2. The apparatus of claim 1 having a series of vertically spaced propulsion devices on said main pipe operable to move said apparatus to a predetermined location in said ocean.
3. The apparatus of claim 2 wherein said propulsion devices include electrically driven propellers.
4. The apparatus of claim 2 wherein each of said propulsion devices includes a pair of electrically driven propellers on diametrically opposite sides of said pipe.
5. The apparatus of claim 1 having a plurality of vertically spaced air chambers secured to said pipe, a source of compressed air and control means for selectively delivering air to all of said chambers and for replacing said air with water in all of said chambers.
6. The apparatus of claim 1 having an equipment boat connected to said pipe section by a painter, a stress sensor in said painter, an electrically powered propulsion unit in said boat, a source of electricity in said boat, a control for connecting said propulsion unit to said source of electricity including a switch, said sensor being connected in signal delivery relation to said switch to cause said switch to connect said source of electricity to said propulsion unit to cause the boat to be propelled in a forward direction when the stress sensed by said sensor exceeds a maximum predetermined value.

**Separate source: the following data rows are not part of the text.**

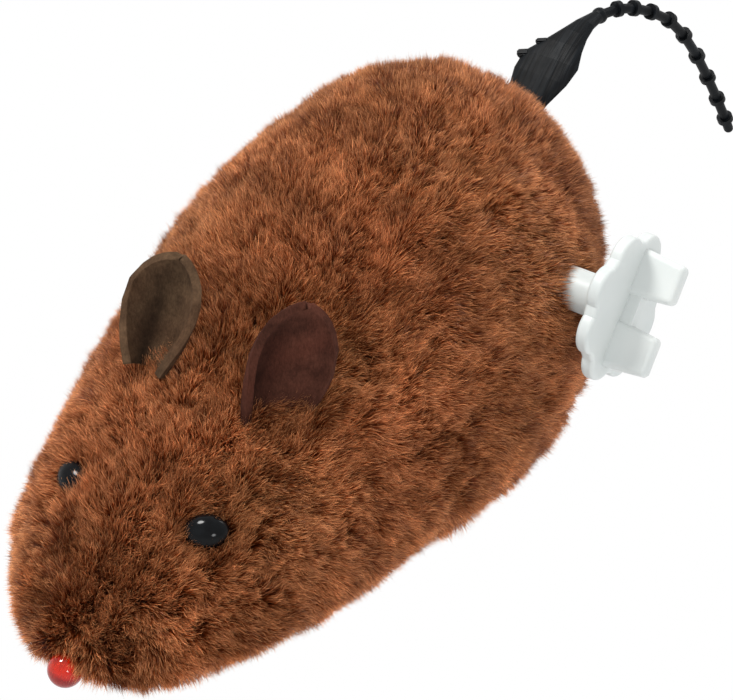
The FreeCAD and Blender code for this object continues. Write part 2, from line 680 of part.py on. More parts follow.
def neck_block(width, thickness, start, end):
    """A bar between two distances along the tail's neck, which slopes up to the rear."""
    first = V(*TAIL_NECK_START)
    along = (V(*TAIL_NECK_END) - first).normalize()
    bar = box((start, end), (-width / 2, width / 2), (-thickness / 2, thickness / 2))
    up = V(1, 0, 0).cross(along)
    bar.Placement = FreeCAD.Placement(first, FreeCAD.Rotation(along, V(-1, 0, 0), up, "XZY"))
    return bar


def tail():
    """A neck with a cross bar inside the shell, a flat blade and a ringed whip."""
    neck_length = (V(*TAIL_NECK_END) - V(*TAIL_NECK_START)).Length
    neck = neck_block(TAIL_NECK_WIDTH, TAIL_THICKNESS, 0, neck_length)
    anchor = neck_block(TAIL_ANCHOR[0], TAIL_ANCHOR[2], 0, TAIL_ANCHOR[1])
    sections = []
    for i, (x, y, z, width) in enumerate(TAIL_BLADE):
        before = V(*TAIL_BLADE[max(i - 1, 0)][:3])
        after = V(*TAIL_BLADE[min(i + 1, len(TAIL_BLADE) - 1)][:3])
        sections.append(blade_section(x, y, z, width, (after - before).normalize()))
    blade = Part.makeLoft(sections, True, True)
    return fused([neck, anchor, blade] + whip())


def tail_slot(start):
    """The slot for the tail's neck, from a distance along it."""
    play = 2 * TAIL_SLOT_PLAY
    return neck_block(TAIL_NECK_WIDTH + play, TAIL_THICKNESS + play, start, TAIL_SLOT_LENGTH)


# ---------------------------------------------------------------- cover and shell
def plush_cover():
    cover = above(body_layer(0.0).cut(body_layer(COVER_THICKNESS)), COVER_HEM)
    left_eye = bead(EYE_PLACE, EYE_INWARD, EYE_RADIUS, EYE_SHANK_LENGTH, POCKET_PLAY)
    cuts = [left_eye, mirrored(left_eye), tail_slot(0)] + [ear(name, POCKET_PLAY) for name in EARS]
    cuts.append(bead(NOSE_PLACE, BACKWARD, NOSE_RADIUS, NOSE_SHANK_LENGTH, POCKET_PLAY))
    cuts.append(drum(KEY_HOLE_RADIUS + POCKET_PLAY, (STEM_START, THROUGH), KEY_AXIS))
    return cover.cut(Part.makeCompound(cuts))


def body_shell():
    """The rigid shell under the cover, with a screw boss at each end for the base plate."""
    shell = above(body_layer(SHELL_OUTSIDE).cut(body_layer(SHELL_INSIDE)), SHELL_RIM)
    reach = above(body_layer(SHELL_INSIDE - BOSS_BITE), PLATE_TOP)
    bosses = [post(SHELL_BOSS_RADIUS, (0, THROUGH), place).common(reach) for place in SHELL_BOSS_PLACES]
    left_eye = shank(EYE_PLACE, EYE_INWARD, SHANK_HOLE_RADIUS, 2 * EYE_SHANK_LENGTH)
    cuts = [left_eye, mirrored(left_eye), tail_slot(TAIL_ANCHOR[1])]
    cuts.append(shank(NOSE_PLACE, BACKWARD, SHANK_HOLE_RADIUS, NOSE_SHANK_LENGTH))
    cuts.append(drum(KEY_HOLE_RADIUS, (STEM_START, THROUGH), KEY_AXIS))
    hole_top = PLATE_BOTTOM + SHELL_SCREW_LENGTH + SCREW_END_GAP
    cuts += [post(SCREW_HOLE_RADIUS, (0, hole_top), place) for place in SHELL_BOSS_PLACES]
    return fused([shell] + bosses).cut(Part.makeCompound(cuts))


# ---------------------------------------------------------------- all the nodes
def nodes():
    left_eye = bead(EYE_PLACE, EYE_INWARD, EYE_RADIUS, EYE_SHANK_LENGTH)
    left_wheel = drive_wheel()
    left_tyre = bevelled_ring(WHEEL_X, RIM_RADIUS, DRIVE_WHEEL_RADIUS, DRIVE_AXIS)
    shaft_end = CASE_HALF_WIDTH - END_PLAY
    axle_end = WHEEL_X[1] - AXLE_END_STEP
    pin_end = FORK_X[1] + FRONT_AXLE_END
    return {
        "plush_cover": plush_cover(),
        "body_shell": body_shell(),
        "ear_left": ear("ear_left"),
        "ear_right": ear("ear_right"),
        "eye_left": left_eye,
        "eye_right": mirrored(left_eye),
        "nose_bead": bead(NOSE_PLACE, BACKWARD, NOSE_RADIUS, NOSE_SHANK_LENGTH),
        "tail": tail(),
        "base_plate": base_plate(),
        "base_screws": Part.makeCompound(base_screws()),
        "case_left": case_half(1),
        "case_right": case_half(-1),
        "case_screws": Part.makeCompound(case_screws()),
        "mainspring": mainspring(),
        "spring_post": drum(SPRING_POST_RADIUS, (-CASE_HALF_WIDTH, SPRING_POST_END), SPRING_POST),
        "spring_arbor": spring_arbor(),
        "main_wheel": main_wheel(),
        "idler_gear": idler_gear(),
        "idler_shaft": drum(IDLER_SHAFT_RADIUS, (-shaft_end, shaft_end), IDLER_AXIS),
        "drive_pinion": drive_pinion(),
        "drive_axle": drum(AXLE_RADIUS, (-axle_end, axle_end), DRIVE_AXIS),
        "wheel_left": left_wheel,
        "wheel_right": mirrored(left_wheel),
        "tyre_left": left_tyre,
        "tyre_right": mirrored(left_tyre),
        "front_wheel": front_wheel(),
        "front_axle": drum(FRONT_AXLE_RADIUS, (-pin_end, pin_end), FRONT_AXIS),
        "winding_key": winding_key(),
    }


os.makedirs("parts", exist_ok=True)
for name, shape in nodes().items():
    bounds = shape.BoundBox
    lows = f"{bounds.XMin:7.2f} {bounds.YMin:7.2f} {bounds.ZMin:7.2f}"
    highs = f"{bounds.XMax:7.2f} {bounds.YMax:7.2f} {bounds.ZMax:7.2f}"
    print(f"{name:13s} {len(shape.Solids)} solids, valid {shape.isValid()}, from {lows} to {highs}")
    shape.exportStep(f"parts/{name}.step")
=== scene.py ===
import json
import math

import bmesh
import bpy
import numpy as np
from mathutils import Matrix, Vector
from mathutils.bvhtree import BVHTree
from mathutils.kdtree import KDTree


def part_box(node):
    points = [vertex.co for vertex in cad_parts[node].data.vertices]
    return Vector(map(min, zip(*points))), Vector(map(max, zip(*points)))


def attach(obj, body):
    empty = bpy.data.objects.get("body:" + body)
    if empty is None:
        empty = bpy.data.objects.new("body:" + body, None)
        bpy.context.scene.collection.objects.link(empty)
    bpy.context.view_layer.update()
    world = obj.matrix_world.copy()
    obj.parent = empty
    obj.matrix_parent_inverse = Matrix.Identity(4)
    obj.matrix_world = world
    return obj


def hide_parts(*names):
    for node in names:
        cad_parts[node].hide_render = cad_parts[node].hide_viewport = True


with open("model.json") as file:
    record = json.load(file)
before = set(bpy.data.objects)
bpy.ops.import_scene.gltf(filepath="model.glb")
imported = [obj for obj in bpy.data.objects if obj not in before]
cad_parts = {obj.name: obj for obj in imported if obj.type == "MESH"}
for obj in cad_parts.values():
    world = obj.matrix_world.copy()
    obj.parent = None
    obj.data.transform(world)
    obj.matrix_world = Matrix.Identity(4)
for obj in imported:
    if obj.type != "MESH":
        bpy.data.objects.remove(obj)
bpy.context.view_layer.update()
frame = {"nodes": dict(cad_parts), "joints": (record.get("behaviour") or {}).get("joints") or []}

# A plush wind-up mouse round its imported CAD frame. Metres, +Z up, nose at -Y, key on +X.

MM = 0.001
SEED = 8


# ------------------------------------------------------------------ places read from the frame
def joint_place(name):
    """The (x, y, z) place of a joint's axis, in metres."""
    return Vector(next(j["pos_m"] for j in frame["joints"] if j["name"] == name))


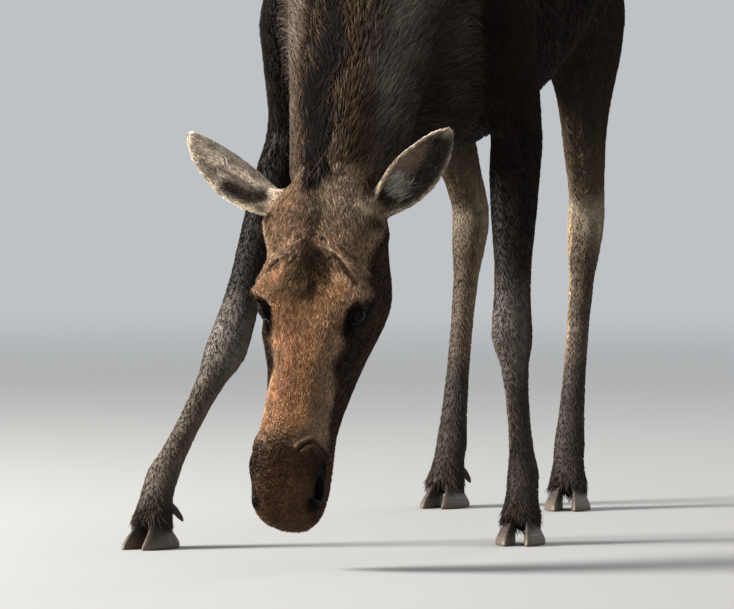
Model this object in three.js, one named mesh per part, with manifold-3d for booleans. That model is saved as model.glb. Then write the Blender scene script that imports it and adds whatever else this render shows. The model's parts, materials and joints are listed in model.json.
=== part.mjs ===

7. The apparatus of claim 6 wherein said switch causes said source of electricity to be connected to said propulsion unit to cause said boat to be propelled in a rearward direction when the stress sensed by said sensor falls below a minimum predetermined value.
8. The apparatus of claim 1 having a propulsion device on a said side wall operable to rotate said float tank.
9. A marine water conversion apparatus, comprising:
a cylindrical float tank having a flat top wall, a cylindrical side wall and a bottom wall,
a relatively long main vertical cylindrical pipe having
a lower end with a plurality of radially outward opening outlets, and
a top end having an upward diverging conically shaped funnel rigidly secured at its top to said bottom wall of said tank in coaxial relation to said cylindrical side wall,
an annular opening in said top wall of said tank aligned with said main pipe,
an upstanding cylindrical pipe section extending upwardly extending through said annular opening in said top wall of said float tank and rigidly secured at its lower end to said bottom wall of said tank, said pipe section extending a substantial distance above said tank and terminating in a closed upper end to form an air chamber,
an opening in said upper end of said pipe section forming an air vent in said air chamber,
a reversible water pump mounted on said top wall of said tank,
a water conveying conduit interconnecting said reversible water pump and the lower end of said air chamber in said pipe section, and
a plurality of main water pumps mounted in circumferentially spaced relation to one another on said top wall of said float tank, said main water pumps having surface water intakes and being connected in water delivery relation to said funnel, whereby operation of said main water pumps transfers surface water to said outlets at the lower end of said pipe, when said apparatus is placed in an ocean,
said apparatus being positionable at a predetermined location in said ocean wherein said float tank is disposed below the ocean surface when air fills a first predetermined portion of said air chamber in said pipe section and wherein said top wall of said float tank is disposed above the ocean surface when water fills a second predetermined portion of said air chamber in said pipe section.
10. The apparatus of claim 9 having a series of vertically spaced propulsion devices on said main pipe operable to move said apparatus to a predetermined location in said ocean.
11. The apparatus of claim 10 wherein said propulsion devices include electrically driven propellers.
12. The apparatus of claim 10 wherein each of said propulsion devices includes a pair of electrically driven propellers on diametrically opposite sides of said pipe.
13. The apparatus of claim 10 wherein propulsion devices are a plurality of vertically spaced and vertically aligned openings from which water discharge is controlled by individual plate valves operated simultaneously.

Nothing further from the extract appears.